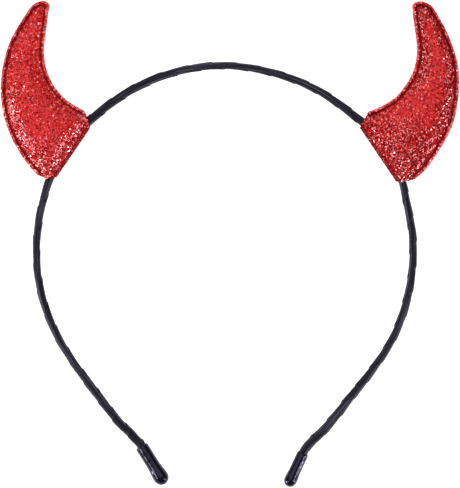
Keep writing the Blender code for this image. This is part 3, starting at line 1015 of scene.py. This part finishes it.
# The floor, a table of opal acrylic lit from below so that nothing on it throws a dark shadow, and soft
# boxes: one low on each side, which the tilted flakes mirror, and a wide one over the crown, with a bare bulb
# near the table on each side for the points of light on the rubber
FLOOR_GLOW = 0.65
card, shader = start_material(
    "lit_opal_acrylic", roughness=0.75, emission_color=linear("#ffffff"), emission_strength=FLOOR_GLOW
)
tree = card.node_tree
spot = add_node(tree, "ShaderNodeTexCoord").outputs["Object"]
# the opal sheet is faintly cloudy, in clouds 17 mm across
clouds = add_node(tree, "ShaderNodeTexNoise", Vector=spot, Scale=60.0, Detail=5.0).outputs["Fac"]
tree.links.new(add_ramp(tree, clouds, ((0.3, "#f1f1f1"), (0.7, "#f8f8f8"))), shader.inputs["Base Color"])
bpy.ops.object.select_all(action="DESELECT")
bpy.ops.mesh.primitive_plane_add(size=6, location=(0, 0, 0))
floor = bpy.context.object
floor.name = "floor"
floor.data.materials.append(card)

LIGHTS = (
    # name, place, size, watts, colour
    ("soft_box_left", (-0.92, -0.48, 0.72), 0.4, 5.8, "#ffffff"),
    ("soft_box_right", (0.92, -0.5, 0.7), 0.4, 5.2, "#ffffff"),
    ("soft_box_overhead", (-0.3, 0.8, 1.35), 2.4, 21.0, "#ffffff"),
    ("bulb_left", (-0.8, -0.35, 0.16), 0.12, 2.6, "#ffffff"),
    ("bulb_right", (0.75, -0.5, 0.15), 0.12, 2.6, "#ffffff"),
)
for name, place, size, watts, code in LIGHTS:
    lamp = bpy.data.lights.new(name, "AREA")
    lamp.shape = "SQUARE"
    lamp.size = size
    lamp.energy = watts
    lamp.color = linear(code)[:3]
    holder = bpy.data.objects.new(name, lamp)
    holder.location = place
    holder.rotation_mode = "QUATERNION"
    holder.rotation_quaternion = (-Vector(place)).to_track_quat("-Z", "Y")
    bpy.context.scene.collection.objects.link(holder)
world = bpy.data.worlds.new("tent")
world.use_nodes = True
world.node_tree.nodes["Background"].inputs["Color"].default_value = linear("#f6f7fa")
world.node_tree.nodes["Background"].inputs["Strength"].default_value = 0.2
bpy.context.scene.world = world
bpy.context.scene.view_settings.view_transform = "Standard"

# The photograph is taken square to the headband as it lies: camera straight above, in a white light tent
camera_data = bpy.data.cameras.new("camera")
camera = bpy.data.objects.new("camera", camera_data)
bpy.context.scene.collection.objects.link(camera)
camera.location = (0, 0.00007, 1.203)
camera_data.sensor_width = 36
camera_data.lens = 36 * 1.2 / 0.17885
camera_data.clip_start = 0.05
camera_data.clip_end = 20
bpy.context.scene.camera = camera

******************************

**Short task**
Please return the data above exactly as given.

**Right answer**
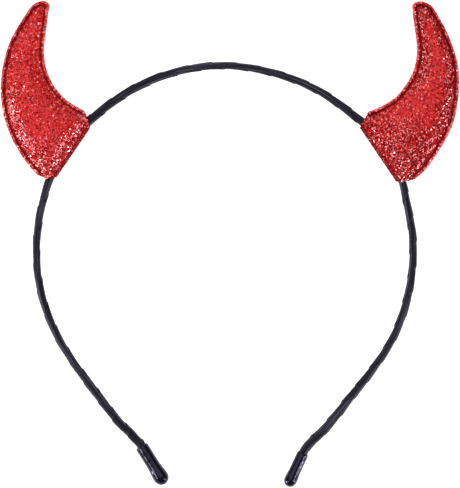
Keep writing the Blender code for this image. This is part 3, starting at line 1015 of scene.py. This part finishes it.
# The floor, a table of opal acrylic lit from below so that nothing on it throws a dark shadow, and soft
# boxes: one low on each side, which the tilted flakes mirror, and a wide one over the crown, with a bare bulb
# near the table on each side for the points of light on the rubber
FLOOR_GLOW = 0.65
card, shader = start_material(
    "lit_opal_acrylic", roughness=0.75, emission_color=linear("#ffffff"), emission_strength=FLOOR_GLOW
)
tree = card.node_tree
spot = add_node(tree, "ShaderNodeTexCoord").outputs["Object"]
# the opal sheet is faintly cloudy, in clouds 17 mm across
clouds = add_node(tree, "ShaderNodeTexNoise", Vector=spot, Scale=60.0, Detail=5.0).outputs["Fac"]
tree.links.new(add_ramp(tree, clouds, ((0.3, "#f1f1f1"), (0.7, "#f8f8f8"))), shader.inputs["Base Color"])
bpy.ops.object.select_all(action="DESELECT")
bpy.ops.mesh.primitive_plane_add(size=6, location=(0, 0, 0))
floor = bpy.context.object
floor.name = "floor"
floor.data.materials.append(card)

LIGHTS = (
    # name, place, size, watts, colour
    ("soft_box_left", (-0.92, -0.48, 0.72), 0.4, 5.8, "#ffffff"),
    ("soft_box_right", (0.92, -0.5, 0.7), 0.4, 5.2, "#ffffff"),
    ("soft_box_overhead", (-0.3, 0.8, 1.35), 2.4, 21.0, "#ffffff"),
    ("bulb_left", (-0.8, -0.35, 0.16), 0.12, 2.6, "#ffffff"),
    ("bulb_right", (0.75, -0.5, 0.15), 0.12, 2.6, "#ffffff"),
)
for name, place, size, watts, code in LIGHTS:
    lamp = bpy.data.lights.new(name, "AREA")
    lamp.shape = "SQUARE"
    lamp.size = size
    lamp.energy = watts
    lamp.color = linear(code)[:3]
    holder = bpy.data.objects.new(name, lamp)
    holder.location = place
    holder.rotation_mode = "QUATERNION"
    holder.rotation_quaternion = (-Vector(place)).to_track_quat("-Z", "Y")
    bpy.context.scene.collection.objects.link(holder)
world = bpy.data.worlds.new("tent")
world.use_nodes = True
world.node_tree.nodes["Background"].inputs["Color"].default_value = linear("#f6f7fa")
world.node_tree.nodes["Background"].inputs["Strength"].default_value = 0.2
bpy.context.scene.world = world
bpy.context.scene.view_settings.view_transform = "Standard"

# The photograph is taken square to the headband as it lies: camera straight above, in a white light tent
camera_data = bpy.data.cameras.new("camera")
camera = bpy.data.objects.new("camera", camera_data)
bpy.context.scene.collection.objects.link(camera)
camera.location = (0, 0.00007, 1.203)
camera_data.sensor_width = 36
camera_data.lens = 36 * 1.2 / 0.17885
camera_data.clip_start = 0.05
camera_data.clip_end = 20
bpy.context.scene.camera = camera